How do you get rid of condensation ?

Open a window.

Stupid fucking morons.

Worthing Bazaar - A fete worse than death

House of Usher

#847
The old people and the chav yobs in hoodies complain if you open a window. Even in July.


I did open the ceiling vents on a National Express bus last month on which the air circulation had broken down. People were quite relieved and grateful then. No old people or chav hoodies among the passengers though, you see.
STRIKE !!!

Peter Wolf

You can never win as common sense doesnt prevail.

People are a liability and a pain and the less time i spend in their presence the happier i am.

The bus trip i talked about put me off bus travel in winter permanently and as it was only within the locality of Brighton i would rather cycle instead as its healthier and cheaper.
Worthing Bazaar - A fete worse than death

House of Usher

I had to go on a fool's errand today. By train. A 4-hour journey each way for a 2-hour meeting to discuss setting and marking GCSE research-based coursework, when I'm leaving my job before Christmas and I'm not even going to be setting and marking the coursework this year. Oh well. Somebody had to be there to keep the exam board happy.
STRIKE !!!

Devons Daddy

minor impendiments

we had our steam shower room delivered, the brochure said 146cm wide, 200 cm long. the box said 146&200cm the email said 146&200cm.

but they all forgot to mention you need 156 and 210 cm to actually install it!
now they offering us a different model and will only deliver next week.

the really annoying thing is, we built in a Jacuzzi first, if they had told us we have built it after they installed, and it would have fit!
(yeh this will go under life is drokkin fantastic next week i admit it.)


I AM VERY BUSY!
PJ Maybe and I use the same dictionary, live with it.

NO 2000ad no life!

Banners


James Stacey

DD gets less sympathy than the other impediments  ;)

COMMANDO FORCES

I got the missus to get me the Terminator Salvation Blu-ray today (I like explosions, what can I say) anyway I thought I'd check it out before I watch it tomorrow. Could I get it to play, could I fuck. I then noticed a card in the box which says 'To ensure the best possible viewing experience, your Blu-ray disc player may need a firmware or software update. Blah, blah, blah'. The machine is only less than 3 months old and was one of the latest models in the shop where I bought it!!!! So already it's out of date ::)
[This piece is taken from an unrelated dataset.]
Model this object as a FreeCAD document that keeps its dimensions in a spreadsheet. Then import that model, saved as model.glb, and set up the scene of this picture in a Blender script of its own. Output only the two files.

What a carry on, I connected to the net and it took a couple of attempts to sort it out but Jesus Christ on a bike what's all this about. Once the info was downloaded the machine then said 'Do you want to upgrade now?' What, so it thinks I farted about doing all that to not upgrade, YES....


I can see a lot of bods on Christmas morning being in for a shock with this disc. Had no trouble with my other few discs or the one I had arrive for the missus today as she's been watching Take That at Wembley, to see if she and her mates are visible. Why can't life be simple!

SmallBlueThing

CF, that's another reason why I shan't be "upgrading" to BluRay. That and the following:

1. What's wrong with DVD?
2. Come to think of it, what was wrong with VHS?
3. I'm 39. My eyes aren't good enough to reliably pick my wife out in a room of people, so what on Earth would be the point of "High Definition" pictures?
4. My tv is shit.

I spent the entirety of my teens watching nth generation VHS copies of illegal horror films, foreign porn and old episodes of Dr Who that you had to squint and nod your head at the same speed as the picture was rolling AND read a transcribed script at the same time, to even have half a chance of following the plot... and I loved it. Why are people suddenly so obsessive about "clarity of picture". Transformers in HiDef BluRay Cinema sound is still absolute bollocks. Zombie Flesheaters on Phillips Video 2000 on a portable is still brilliant.